WHAT YOU SHOULD DO
Write out the listing in full, matching it word for word.

ROWS
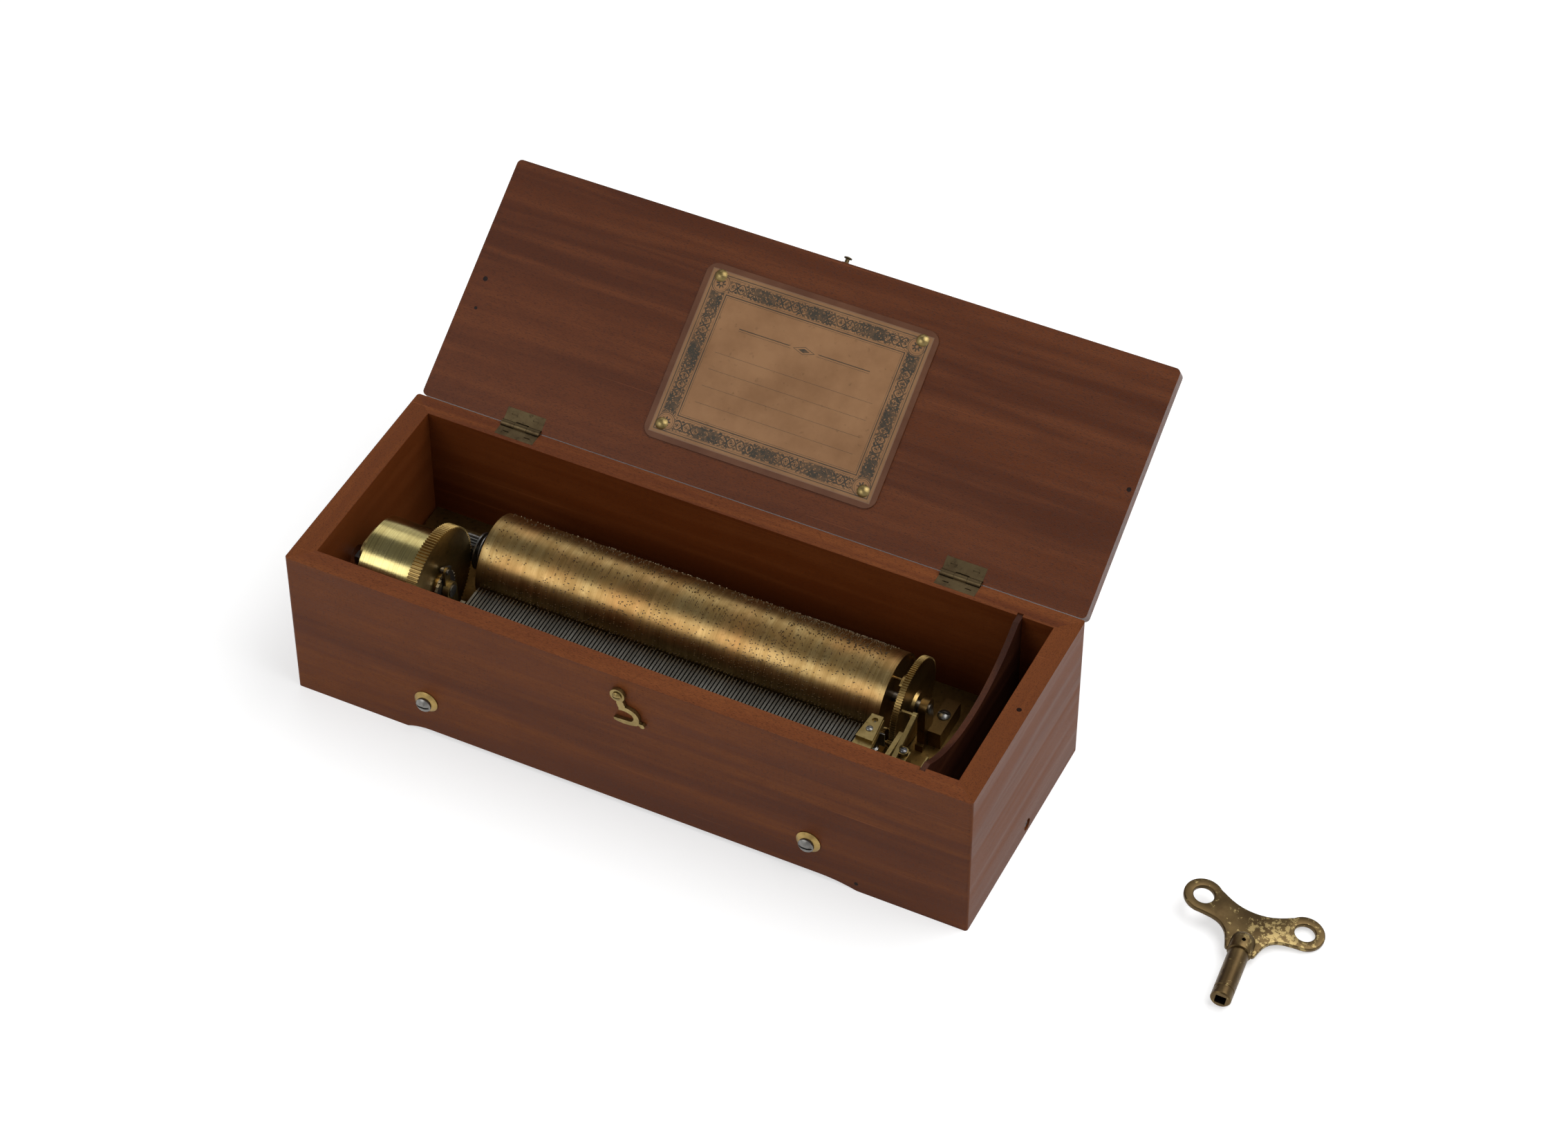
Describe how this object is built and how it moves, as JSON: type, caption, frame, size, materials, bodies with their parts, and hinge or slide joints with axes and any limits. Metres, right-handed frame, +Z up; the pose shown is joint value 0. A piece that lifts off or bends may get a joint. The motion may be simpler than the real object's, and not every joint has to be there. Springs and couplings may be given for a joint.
{
  "type": "cylinder music box",
  "caption": "Key-wound cylinder music box with its lid open: wooden case, pinned brass cylinder, steel comb, spring barrel and governor, with the winding key beside it.",
  "frame": {"origin": "centre of the case's footprint on the table, just under the bottom board", "axes": "+X along the case towards the governor end, +Y to the hinged back, +Z up"},
  "size_m": [0.5234, 0.2521, 0.1646],
  "materials": {
    "case_wood": "polished, worn",
    "lid_wood": "polished, worn",
    "bottom_wood": "plain",
    "partition_wood": "plain",
    "steel": "worn",
    "comb_steel": "ground",
    "brass": "aged",
    "cylinder_brass": "aged, brushed",
    "drum_brass": "aged, bright",
    "paper": "aged paper",
    "film": "clear film",
    "lead": "dull lead"
  },
  "bodies": {
    "case": {"front_board": "case_wood", "back_board": "case_wood", "left_end_board": "case_wood", "right_end_board": "case_wood", "bottom_board": "bottom_wood", "end_screw": "steel", "partition": "partition_wood", "partition_clip": "brass", "mounting_washers": "brass", "mounting_screws": "steel", "hinge_case_leaves": "brass", "hinge_pins": "steel", "hinge_case_screws": "steel", "hook_screw": "steel", "bedplate": "brass", "barrel_left_bridge": "brass", "barrel_right_bridge": "brass", "barrel_bridge_screws": "steel", "click_screw": "steel", "cylinder_left_bridge": "brass", "cylinder_right_bridge": "brass", "cylinder_bridge_screws": "steel", "comb": "comb_steel", "comb_base": "brass", "comb_screws": "steel", "comb_weights": "lead", "governor_frame": "brass", "governor_cap": "brass", "governor_cap_screw": "steel", "governor_screws": "steel", "lever_block": "brass", "lever_screws": "steel"},
    "lid": {"lid_board": "lid_wood", "hinge_lid_leaves": "brass", "hinge_lid_screws": "steel", "label_card": "paper", "label_film": "film", "label_tacks": "brass", "lid_stud": "brass"},
    "hook": {"hook": "brass"},
    "barrel": {"barrel_drum": "drum_brass", "barrel_great_wheel": "brass", "mainspring": "steel"},
    "winding_arbor": {"barrel_arbor": "steel", "ratchet_wheel": "steel"},
    "click": {"ratchet_click": "steel"},
    "arbor": {"cylinder_arbor": "steel", "arbor_pinion": "steel", "cylinder_great_wheel": "brass", "cylinder_spring": "steel"},
    "cylinder": {"cylinder": "cylinder_brass"},
    "snail": {"tune_snail": "brass"},
    "cross_arbor": {"worm_wheel": "brass"},
    "endless": {"endless_worm": "steel"},
    "stop_lever": {"stop_lever": "brass"},
    "change_lever": {"change_lever": "brass"},
    "key": {"winding_key": "brass"}
  },
  "joints": [
    {"name": "lid_hinge", "type": "hinge", "parent": "case", "child": "lid", "pos_m": [0, 0.066, 0.09], "axis": [1, 0, 0], "range_deg": [0, 146.25]},
    {"name": "hook_pivot", "type": "hinge", "parent": "case", "child": "hook", "pos_m": [-0.0001, -0.0673, 0.0794], "axis": [0, 1, 0], "range_deg": [-30, 192]},
    {"name": "cylinder_spin", "type": "hinge", "parent": "case", "child": "arbor", "pos_m": [0, 0.0151, 0.04989], "axis": [1, 0, 0], "continuous": true},
    {"name": "cylinder_shift", "type": "slide", "parent": "arbor", "child": "cylinder", "axis": [1, 0, 0], "range_m": [0, 0.00144]},
    {"name": "snail_turn", "type": "hinge", "parent": "arbor", "child": "snail", "pos_m": [0.113, 0.0151, 0.05899], "axis": [1, 0, 0], "range_deg": [0, 270]},
    {"name": "barrel_spin", "type": "hinge", "parent": "case", "child": "barrel", "pos_m": [0, -0.0213, 0.0563], "axis": [1, 0, 0], "continuous": true},
    {"name": "winding", "type": "hinge", "parent": "case", "child": "winding_arbor", "pos_m": [0, -0.0213, 0.0563], "axis": [-1, 0, 0], "range_deg": [0, 15]},
    {"name": "click_lift", "type": "hinge", "parent": "case", "child": "click", "pos_m": [0, -0.0213, 0.0683], "axis": [1, 0, 0], "range_deg": [0, 7.2]},
    {"name": "cross_arbor_spin", "type": "hinge", "parent": "case", "child": "cross_arbor", "pos_m": [0, -0.0098, 0.04503], "axis": [1, 0, 0], "continuous": true},
    {"name": "endless_spin", "type": "hinge", "parent": "case", "child": "endless", "pos_m": [0.1124, -0.0186, 0.05], "axis": [0, 0, 1], "continuous": true},
    {"name": "stop_lever_pivot", "type": "hinge", "parent": "case", "child": "stop_lever", "pos_m": [0.1284, -0.0205, 0.055], "axis": [0, 0, -1], "range_deg": [0, 5]},
    {"name": "change_lever_pivot", "type": "hinge", "parent": "case", "child": "change_lever", "pos_m": [0.1225, -0.028, 0.055], "axis": [0, 0, 1], "range_deg": [0, 6]},
    {"name": "key_lift", "type": "slide", "parent": "case", "child": "key", "axis": [0, 0, 1], "range_m": [0, 0.12]}
  ],
  "couplings": [
    {"joint": "snail_turn", "follows": "cylinder_shift", "rad_per_m": 3272},
    {"joint": "barrel_spin", "follows": "cylinder_spin", "ratio": -0.2},
    {"joint": "cross_arbor_spin", "follows": "cylinder_spin", "ratio": -13.75},
    {"joint": "endless_spin", "follows": "cylinder_spin", "ratio": 495},
    {"joint": "click_lift", "follows": "winding", "ratio": 0.4666}
  ]
}
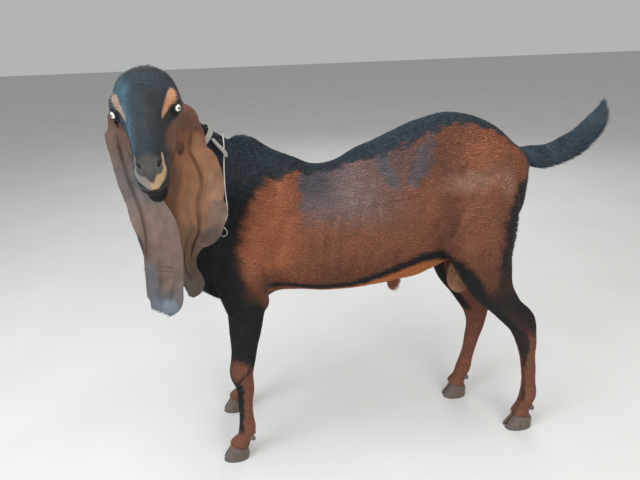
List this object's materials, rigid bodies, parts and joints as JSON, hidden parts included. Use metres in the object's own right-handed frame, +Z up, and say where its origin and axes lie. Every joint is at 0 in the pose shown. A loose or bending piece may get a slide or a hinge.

EXERCISE RESULT
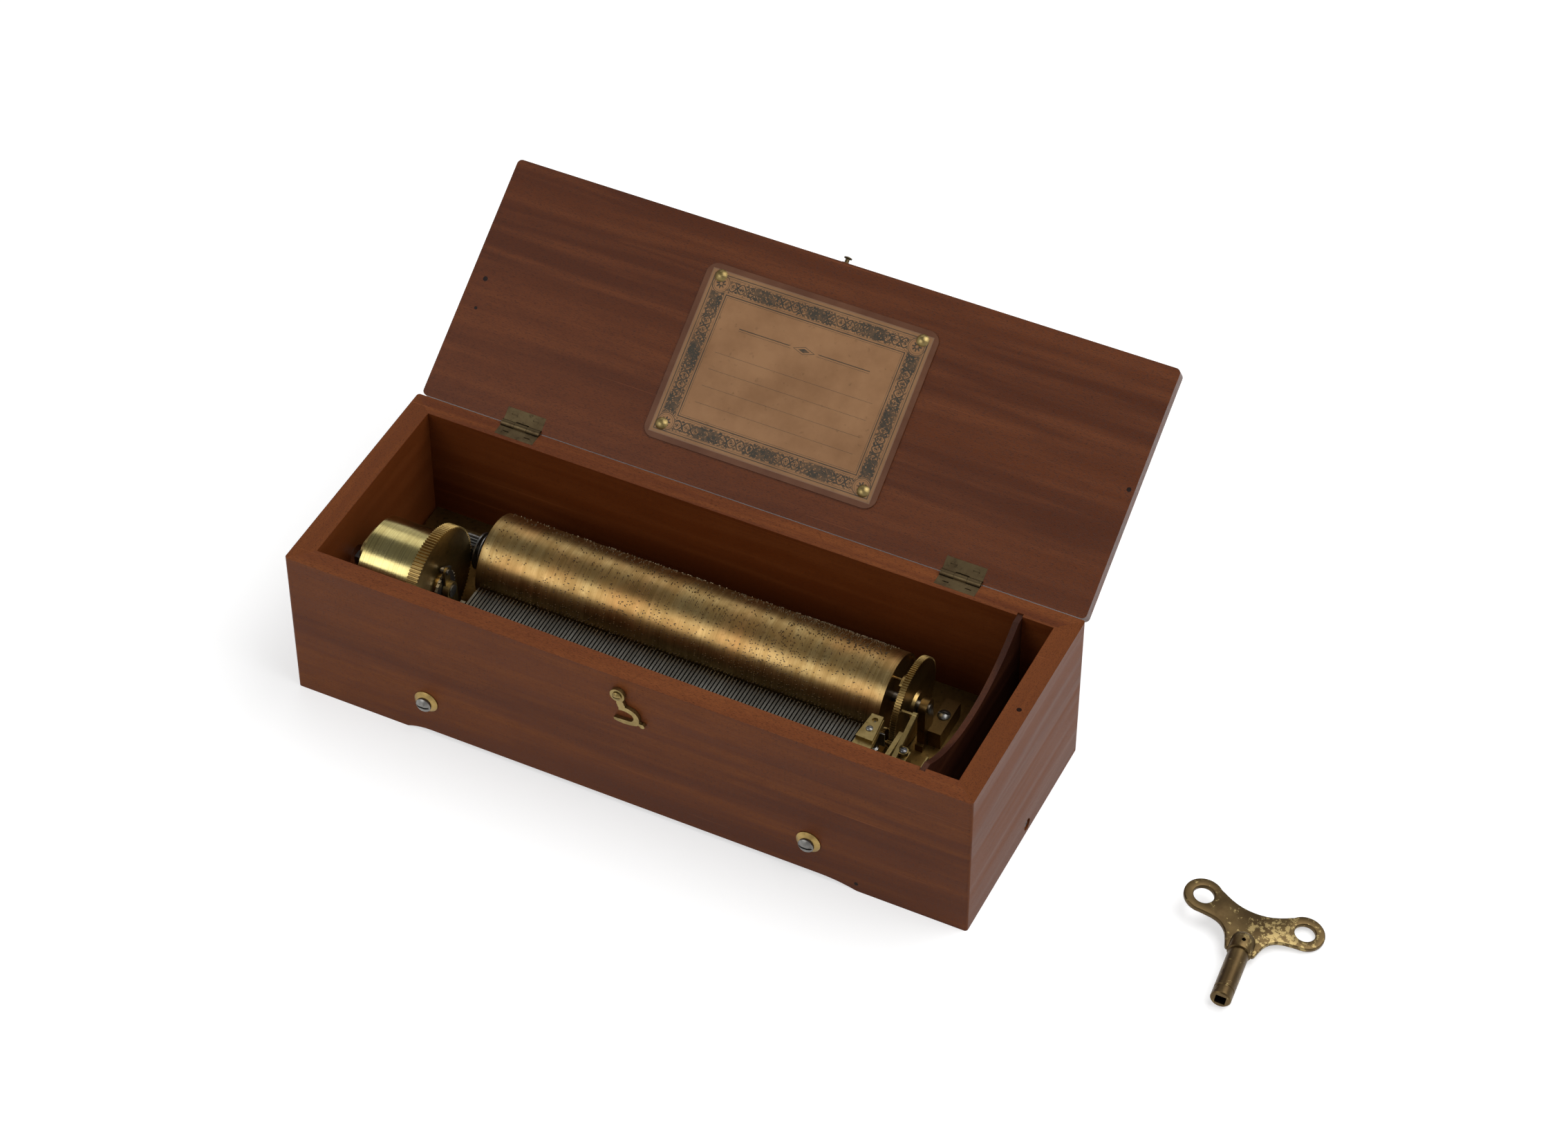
Describe how this object is built and how it moves, as JSON: type, caption, frame, size, materials, bodies with their parts, and hinge or slide joints with axes and any limits. Metres, right-handed frame, +Z up; the pose shown is joint value 0. A piece that lifts off or bends may get a joint. The motion may be simpler than the real object's, and not every joint has to be there. Springs and couplings may be given for a joint.
{
  "type": "cylinder music box",
  "caption": "Key-wound cylinder music box with its lid open: wooden case, pinned brass cylinder, steel comb, spring barrel and governor, with the winding key beside it.",
  "frame": {"origin": "centre of the case's footprint on the table, just under the bottom board", "axes": "+X along the case towards the governor end, +Y to the hinged back, +Z up"},
  "size_m": [0.5234, 0.2521, 0.1646],
  "materials": {
    "case_wood": "polished, worn",
    "lid_wood": "polished, worn",
    "bottom_wood": "plain",
    "partition_wood": "plain",
    "steel": "worn",
    "comb_steel": "ground",
    "brass": "aged",
    "cylinder_brass": "aged, brushed",
    "drum_brass": "aged, bright",
    "paper": "aged paper",
    "film": "clear film",
    "lead": "dull lead"
  },
  "bodies": {
    "case": {"front_board": "case_wood", "back_board": "case_wood", "left_end_board": "case_wood", "right_end_board": "case_wood", "bottom_board": "bottom_wood", "end_screw": "steel", "partition": "partition_wood", "partition_clip": "brass", "mounting_washers": "brass", "mounting_screws": "steel", "hinge_case_leaves": "brass", "hinge_pins": "steel", "hinge_case_screws": "steel", "hook_screw": "steel", "bedplate": "brass", "barrel_left_bridge": "brass", "barrel_right_bridge": "brass", "barrel_bridge_screws": "steel", "click_screw": "steel", "cylinder_left_bridge": "brass", "cylinder_right_bridge": "brass", "cylinder_bridge_screws": "steel", "comb": "comb_steel", "comb_base": "brass", "comb_screws": "steel", "comb_weights": "lead", "governor_frame": "brass", "governor_cap": "brass", "governor_cap_screw": "steel", "governor_screws": "steel", "lever_block": "brass", "lever_screws": "steel"},
    "lid": {"lid_board": "lid_wood", "hinge_lid_leaves": "brass", "hinge_lid_screws": "steel", "label_card": "paper", "label_film": "film", "label_tacks": "brass", "lid_stud": "brass"},
    "hook": {"hook": "brass"},
    "barrel": {"barrel_drum": "drum_brass", "barrel_great_wheel": "brass", "mainspring": "steel"},
    "winding_arbor": {"barrel_arbor": "steel", "ratchet_wheel": "steel"},
    "click": {"ratchet_click": "steel"},
    "arbor": {"cylinder_arbor": "steel", "arbor_pinion": "steel", "cylinder_great_wheel": "brass", "cylinder_spring": "steel"},
    "cylinder": {"cylinder": "cylinder_brass"},
    "snail": {"tune_snail": "brass"},
    "cross_arbor": {"worm_wheel": "brass"},
    "endless": {"endless_worm": "steel"},
    "stop_lever": {"stop_lever": "brass"},
    "change_lever": {"change_lever": "brass"},
    "key": {"winding_key": "brass"}
  },
  "joints": [
    {"name": "lid_hinge", "type": "hinge", "parent": "case", "child": "lid", "pos_m": [0, 0.066, 0.09], "axis": [1, 0, 0], "range_deg": [0, 146.25]},
    {"name": "hook_pivot", "type": "hinge", "parent": "case", "child": "hook", "pos_m": [-0.0001, -0.0673, 0.0794], "axis": [0, 1, 0], "range_deg": [-30, 192]},
    {"name": "cylinder_spin", "type": "hinge", "parent": "case", "child": "arbor", "pos_m": [0, 0.0151, 0.04989], "axis": [1, 0, 0], "continuous": true},
    {"name": "cylinder_shift", "type": "slide", "parent": "arbor", "child": "cylinder", "axis": [1, 0, 0], "range_m": [0, 0.00144]},
    {"name": "snail_turn", "type": "hinge", "parent": "arbor", "child": "snail", "pos_m": [0.113, 0.0151, 0.05899], "axis": [1, 0, 0], "range_deg": [0, 270]},
    {"name": "barrel_spin", "type": "hinge", "parent": "case", "child": "barrel", "pos_m": [0, -0.0213, 0.0563], "axis": [1, 0, 0], "continuous": true},
    {"name": "winding", "type": "hinge", "parent": "case", "child": "winding_arbor", "pos_m": [0, -0.0213, 0.0563], "axis": [-1, 0, 0], "range_deg": [0, 15]},
    {"name": "click_lift", "type": "hinge", "parent": "case", "child": "click", "pos_m": [0, -0.0213, 0.0683], "axis": [1, 0, 0], "range_deg": [0, 7.2]},
    {"name": "cross_arbor_spin", "type": "hinge", "parent": "case", "child": "cross_arbor", "pos_m": [0, -0.0098, 0.04503], "axis": [1, 0, 0], "continuous": true},
    {"name": "endless_spin", "type": "hinge", "parent": "case", "child": "endless", "pos_m": [0.1124, -0.0186, 0.05], "axis": [0, 0, 1], "continuous": true},
    {"name": "stop_lever_pivot", "type": "hinge", "parent": "case", "child": "stop_lever", "pos_m": [0.1284, -0.0205, 0.055], "axis": [0, 0, -1], "range_deg": [0, 5]},
    {"name": "change_lever_pivot", "type": "hinge", "parent": "case", "child": "change_lever", "pos_m": [0.1225, -0.028, 0.055], "axis": [0, 0, 1], "range_deg": [0, 6]},
    {"name": "key_lift", "type": "slide", "parent": "case", "child": "key", "axis": [0, 0, 1], "range_m": [0, 0.12]}
  ],
  "couplings": [
    {"joint": "snail_turn", "follows": "cylinder_shift", "rad_per_m": 3272},
    {"joint": "barrel_spin", "follows": "cylinder_spin", "ratio": -0.2},
    {"joint": "cross_arbor_spin", "follows": "cylinder_spin", "ratio": -13.75},
    {"joint": "endless_spin", "follows": "cylinder_spin", "ratio": 495},
    {"joint": "click_lift", "follows": "winding", "ratio": 0.4666}
  ]
}
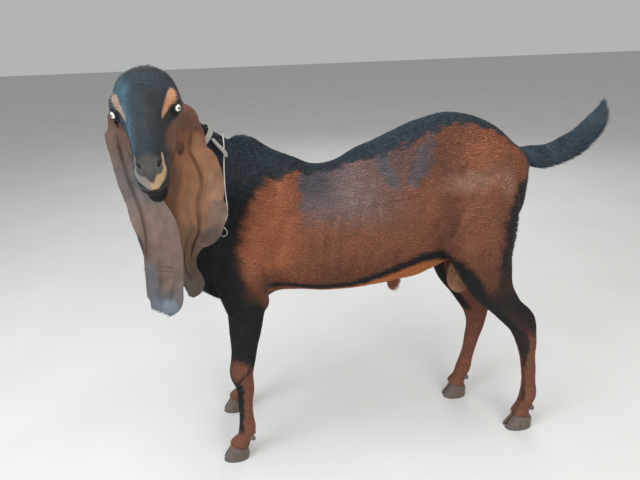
List this object's materials, rigid bodies, parts and joints as JSON, hidden parts included. Use metres in the object's own right-handed frame, +Z up, and say where its origin and axes lie. Every joint is at 0 in the pose shown. A loose or bending piece may get a slide or a hinge.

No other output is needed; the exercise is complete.